- Records that describe objects
------------------------------

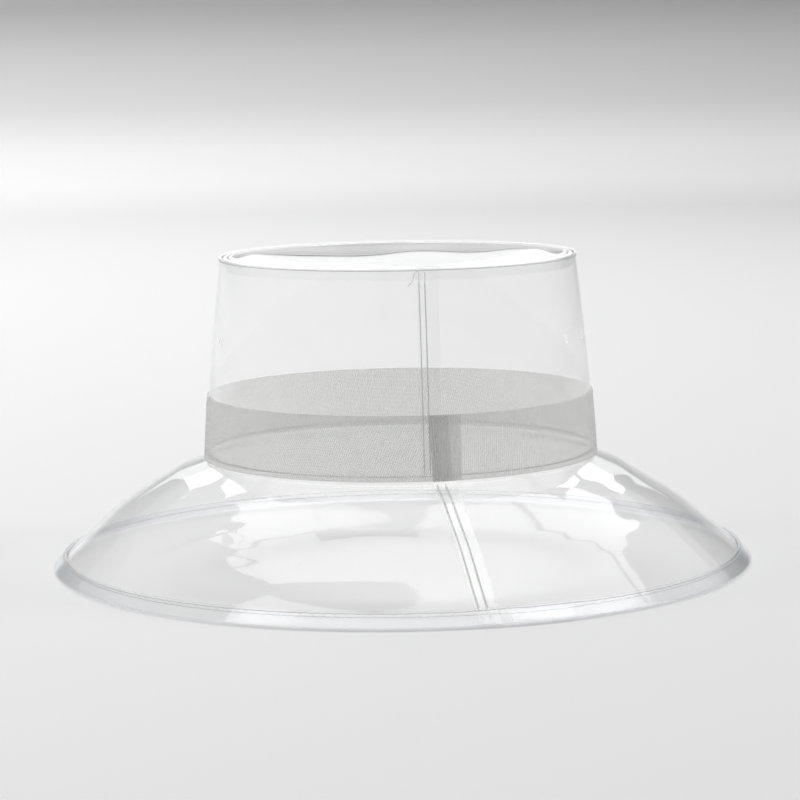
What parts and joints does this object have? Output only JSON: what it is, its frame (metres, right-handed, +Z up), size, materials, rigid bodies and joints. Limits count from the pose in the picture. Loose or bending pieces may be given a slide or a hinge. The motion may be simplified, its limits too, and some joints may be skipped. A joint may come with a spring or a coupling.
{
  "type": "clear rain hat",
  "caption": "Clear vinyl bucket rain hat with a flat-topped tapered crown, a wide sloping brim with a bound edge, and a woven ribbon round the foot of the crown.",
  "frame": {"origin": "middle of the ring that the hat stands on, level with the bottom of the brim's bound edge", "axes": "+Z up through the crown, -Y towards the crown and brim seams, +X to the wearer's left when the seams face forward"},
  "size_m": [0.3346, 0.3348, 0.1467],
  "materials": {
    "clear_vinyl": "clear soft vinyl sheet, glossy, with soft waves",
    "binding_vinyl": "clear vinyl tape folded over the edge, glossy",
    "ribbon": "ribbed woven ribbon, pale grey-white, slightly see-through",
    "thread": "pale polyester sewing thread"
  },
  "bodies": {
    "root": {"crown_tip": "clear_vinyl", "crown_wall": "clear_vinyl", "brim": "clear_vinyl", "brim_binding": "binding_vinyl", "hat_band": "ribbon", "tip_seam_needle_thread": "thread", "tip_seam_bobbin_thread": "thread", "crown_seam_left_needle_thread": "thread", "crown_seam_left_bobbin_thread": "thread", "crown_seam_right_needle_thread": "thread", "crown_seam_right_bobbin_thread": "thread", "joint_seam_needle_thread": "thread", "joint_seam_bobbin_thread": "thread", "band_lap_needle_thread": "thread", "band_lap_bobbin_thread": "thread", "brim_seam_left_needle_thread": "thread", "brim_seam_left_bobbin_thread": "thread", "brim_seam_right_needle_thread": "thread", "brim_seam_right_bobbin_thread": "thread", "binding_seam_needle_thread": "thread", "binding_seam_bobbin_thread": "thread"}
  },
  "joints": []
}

------------------------------

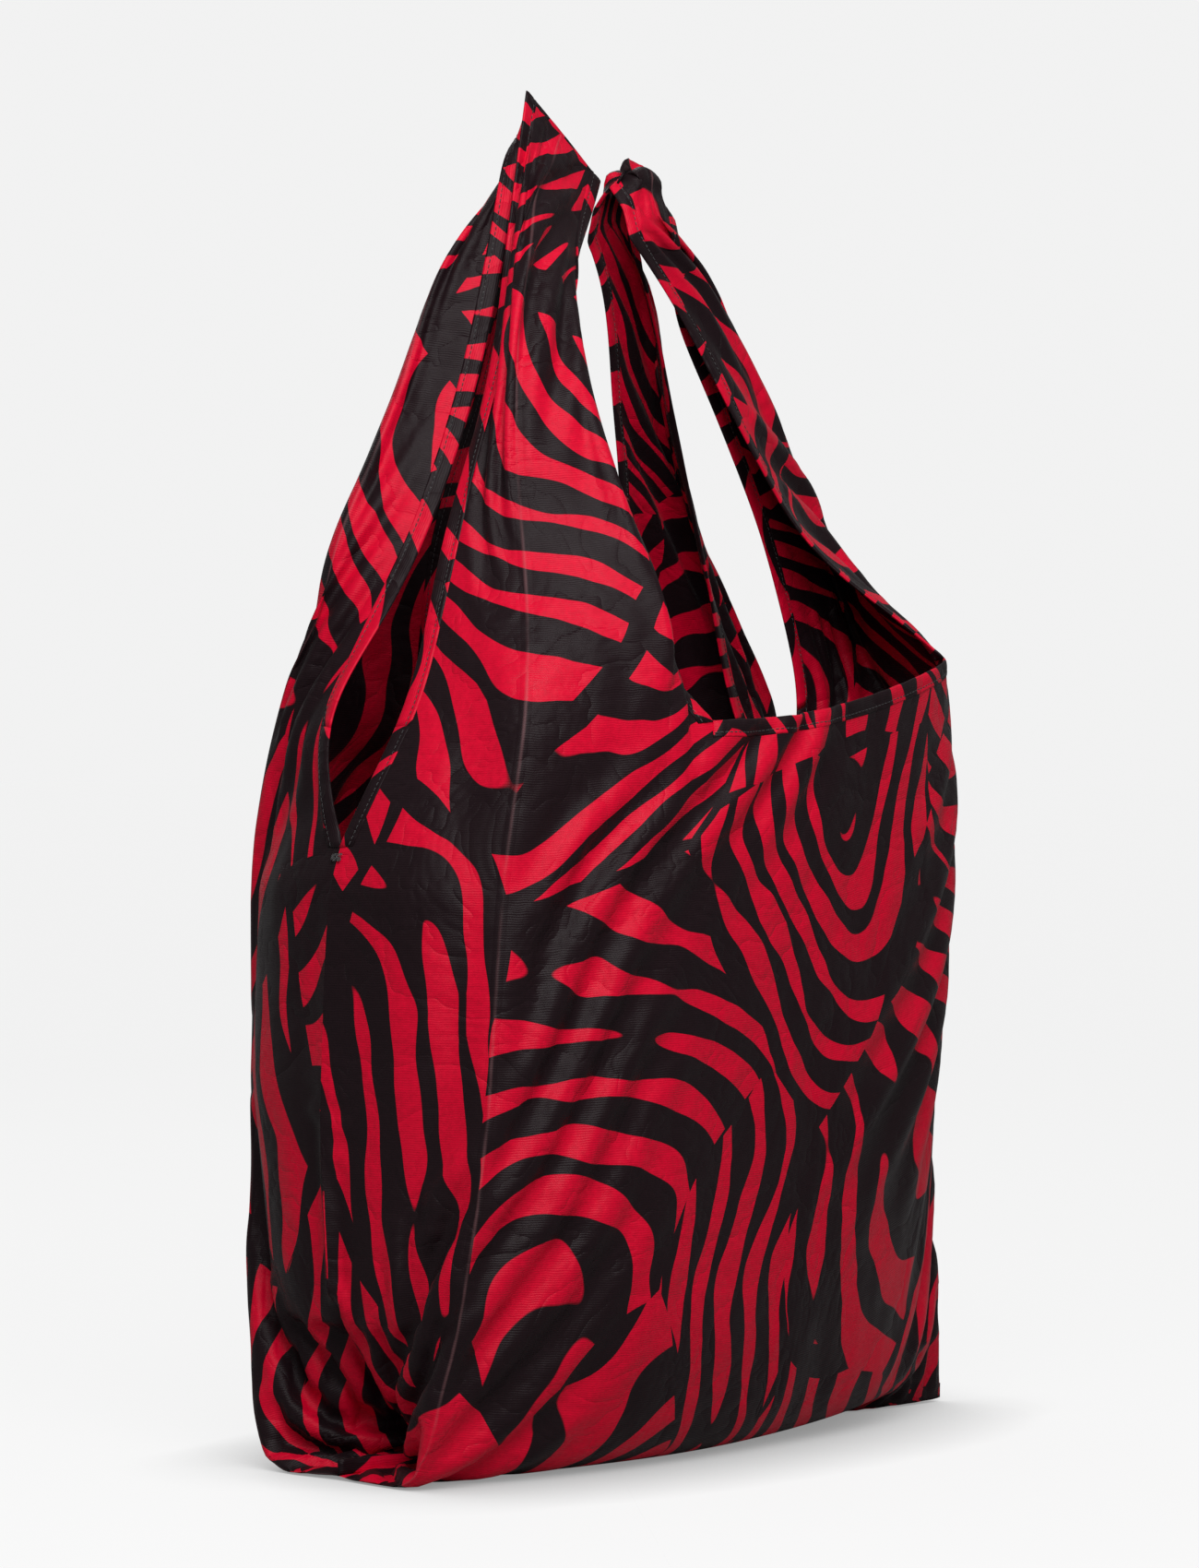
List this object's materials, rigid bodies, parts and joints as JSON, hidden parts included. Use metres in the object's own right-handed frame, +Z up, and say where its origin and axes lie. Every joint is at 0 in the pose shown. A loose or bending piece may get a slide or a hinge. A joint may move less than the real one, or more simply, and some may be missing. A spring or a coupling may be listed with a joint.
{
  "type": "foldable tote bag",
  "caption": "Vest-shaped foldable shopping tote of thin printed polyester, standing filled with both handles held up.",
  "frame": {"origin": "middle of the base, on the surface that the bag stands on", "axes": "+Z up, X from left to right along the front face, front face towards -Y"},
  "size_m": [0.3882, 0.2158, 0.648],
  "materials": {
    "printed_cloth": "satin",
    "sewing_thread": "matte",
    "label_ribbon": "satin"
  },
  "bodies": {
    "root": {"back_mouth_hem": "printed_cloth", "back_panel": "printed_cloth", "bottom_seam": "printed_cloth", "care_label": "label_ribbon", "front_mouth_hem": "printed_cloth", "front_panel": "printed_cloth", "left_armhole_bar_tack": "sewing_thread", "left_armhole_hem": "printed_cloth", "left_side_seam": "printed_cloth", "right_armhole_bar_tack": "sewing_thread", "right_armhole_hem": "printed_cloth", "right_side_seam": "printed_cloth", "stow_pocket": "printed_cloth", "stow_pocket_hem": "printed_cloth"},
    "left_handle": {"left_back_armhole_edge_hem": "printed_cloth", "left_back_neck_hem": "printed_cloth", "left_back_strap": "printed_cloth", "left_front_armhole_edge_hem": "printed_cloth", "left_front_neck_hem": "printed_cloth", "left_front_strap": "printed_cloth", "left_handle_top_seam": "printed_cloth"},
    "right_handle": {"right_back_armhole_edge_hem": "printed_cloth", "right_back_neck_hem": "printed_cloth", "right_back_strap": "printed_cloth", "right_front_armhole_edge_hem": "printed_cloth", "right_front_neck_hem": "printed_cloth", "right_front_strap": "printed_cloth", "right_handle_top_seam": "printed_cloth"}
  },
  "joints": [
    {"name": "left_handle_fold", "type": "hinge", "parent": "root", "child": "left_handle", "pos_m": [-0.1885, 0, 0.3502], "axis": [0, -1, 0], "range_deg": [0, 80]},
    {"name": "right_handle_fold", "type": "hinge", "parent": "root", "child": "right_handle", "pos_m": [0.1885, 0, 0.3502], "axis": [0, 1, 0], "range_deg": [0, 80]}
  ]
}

------------------------------

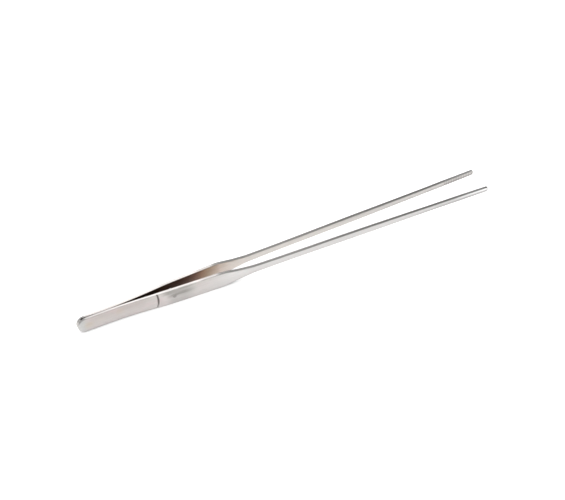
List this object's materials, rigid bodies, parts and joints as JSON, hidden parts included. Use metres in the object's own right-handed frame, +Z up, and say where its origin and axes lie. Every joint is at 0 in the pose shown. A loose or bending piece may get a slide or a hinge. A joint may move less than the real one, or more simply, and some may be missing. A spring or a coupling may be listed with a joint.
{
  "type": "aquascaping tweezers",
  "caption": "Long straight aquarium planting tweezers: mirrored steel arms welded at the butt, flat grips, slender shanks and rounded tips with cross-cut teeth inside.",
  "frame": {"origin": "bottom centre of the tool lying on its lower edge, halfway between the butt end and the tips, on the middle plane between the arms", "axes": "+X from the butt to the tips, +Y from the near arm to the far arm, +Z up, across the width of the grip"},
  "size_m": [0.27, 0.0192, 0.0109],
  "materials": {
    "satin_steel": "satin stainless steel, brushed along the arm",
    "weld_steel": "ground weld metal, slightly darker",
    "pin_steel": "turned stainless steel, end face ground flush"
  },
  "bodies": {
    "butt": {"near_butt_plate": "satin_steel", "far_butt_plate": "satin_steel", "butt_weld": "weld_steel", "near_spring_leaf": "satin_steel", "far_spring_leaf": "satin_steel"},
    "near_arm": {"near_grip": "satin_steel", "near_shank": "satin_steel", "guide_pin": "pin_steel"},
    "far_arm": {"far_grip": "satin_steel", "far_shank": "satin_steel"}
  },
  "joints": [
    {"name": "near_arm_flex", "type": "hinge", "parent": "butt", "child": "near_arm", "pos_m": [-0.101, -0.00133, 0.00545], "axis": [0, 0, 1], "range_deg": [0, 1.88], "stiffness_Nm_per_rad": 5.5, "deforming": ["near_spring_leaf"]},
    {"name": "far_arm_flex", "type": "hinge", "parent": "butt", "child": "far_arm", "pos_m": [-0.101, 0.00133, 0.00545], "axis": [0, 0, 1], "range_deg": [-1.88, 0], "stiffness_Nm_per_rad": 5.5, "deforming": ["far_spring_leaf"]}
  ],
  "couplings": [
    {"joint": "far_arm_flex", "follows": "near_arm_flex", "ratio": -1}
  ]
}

------------------------------

- Requirements
Report the number of lines in the listing above that include the word "from", and nothing else.

- The response
3